Is this new platform a ‘must-have’? Should you use it in the government or corporate world? What about your personal use? There are plenty of pros and cons for each argument. Let’s break them down.
What is Threads?
Threads is classified as a ‘micro-blogging’ social media platform. Development began in January 2023 as competition to Twitter, owned by Elon Musk. At the time of writing, Twitter has its problems, and they’ve been heavily addressed elsewhere. We won’t dive into those here, other than mention the fact that Threads could be Twitter’s biggest competition to date.
The Head of Instagram, Adam Mosseri, has been quoted in media saying,
“Twitter pioneered the space… but given everything that was going on we thought there was an opportunity to build something that was open and something that was good for the community”.
Twitter’s popularity is waning, and Meta have struck while the iron is hot. Threads flew out of the blocks. Within two hours of launch, Threads had over two million sign ups in 100 countries. Four hours after launching that number jumped to five million.
How does it work?
If you’ve used Twitter before you’ll understand Threads. Both platforms are for users to share opinions, thoughts, photos, videos, memes, and interactions. Visually, the two are similar as well, but there’s a change in wording (for obvious reasons). Posts are called threads and shares are called reposts. Posts are capped at 500 characters, 220 more than Twitter’s maximum for unpaid users.
Can I sell my product, business, brand, or advertisements?
Sell your business and brand? Yes. Sell your products or advertisements? Not yet. Advertisement spaces will likely arrive at some point but that doesn’t mean you can’t sell your business today. It’s recommended you use this platform to maintain the brand you want to be associated with.
Your audience is coming from Instagram. They already know who you are so don’t push out a ‘welcome to my Threads’ post. Create content they’re used to seeing like photos, videos and graphics. Provide your followers with the content that made them follow you in the first place. The one question to ask yourself though is what style and voice will you use? Do you keep it consistent with Instagram, or is this the time for a new one?
1. Beat Your Competitors
This platform is in its infancy. It’s the perfect opportunity to create an account and establish yourself before your competitors do. Get in now on the ground floor so by the time your rivals do the same, you’re already near the penthouse. But that’s easier said than done. Creating an account doesn’t beat them, creating content does. Develop your brand with clever and meaningful posts, photos and videos (more on how to build your brand online here). It will take time before Threads has an identity and its genre is known. Trial and error are guaranteed for users on this app.
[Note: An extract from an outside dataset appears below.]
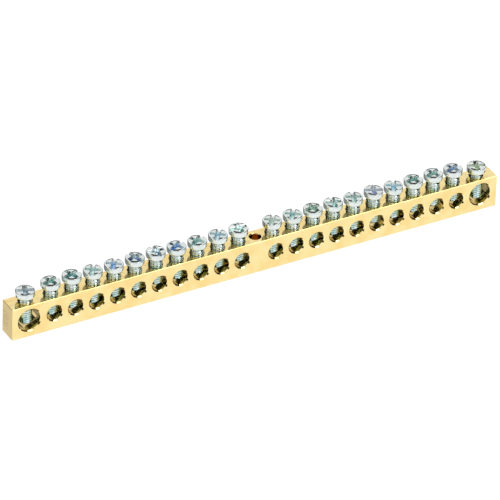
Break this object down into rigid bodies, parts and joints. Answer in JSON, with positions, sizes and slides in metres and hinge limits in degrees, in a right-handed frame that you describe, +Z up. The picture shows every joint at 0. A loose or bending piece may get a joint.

After a few days in operation it’s being described as a TikTok vibe for engagement with words and images instead of video.
2. Familiarity With Twitter
Threads feels the same as Twitter. It looks eerily like the bird brand as well, which is kind of the point. Meta have kept the things that Twitter perfected, because if it ain’t broke don’t fix it, right? But what Zuckerberg’s team has altered is some of the scrutinised features of its predecessor. Reading caps don’t exist on Threads (yet, anyway. Who knows what the future holds at Meta) while a new and unverified Twitter account is limited to reading 500 tweets a day.
3. Appropriate Moderation
Expect Meta’s moderation team to heavily review content as their newest product finds its feet. Meta will want to set the standard of what they deem appropriate on their new platform. Inappropriate content won’t creep through the cracks like it has with Twitter since Musk took over. This means the opening weeks and months on Threads should be friendly and appropriate if you have kids, or occasionally peruse your socials at work.
1. Privacy Concerns
This is the biggest sticking pointt. Meta has a track record of looking at user data. We shouldn’t forget Mark Zuckerberg testified before US Congress about a data sharing scandal in 2018. The privacy concerns are so large that European users can’t use it. The EU’s Digital Markets Act is delaying the launch. You have every right to be nervous about another social media platform recording your personal data. Threads is addressing these issues by being a decentralised app, meaning user data isn’t stored on centralised servers. But that isn’t enough to convince the EU just yet. And it probably won’t be enough for current Instagram users who are on the fence about joining the latest trend.
2. Unknown Future
Threads is new and not a single person can predict how it will perform in a month, a year, or a decade. If social media is seen as the ‘Devil’, Twitter is the one we know, and Threads is the one we don’t. Currently there are no ads on the platform but that will change in the future. Meta is using the strategy of moving an audience across and then introduce products and advertisements.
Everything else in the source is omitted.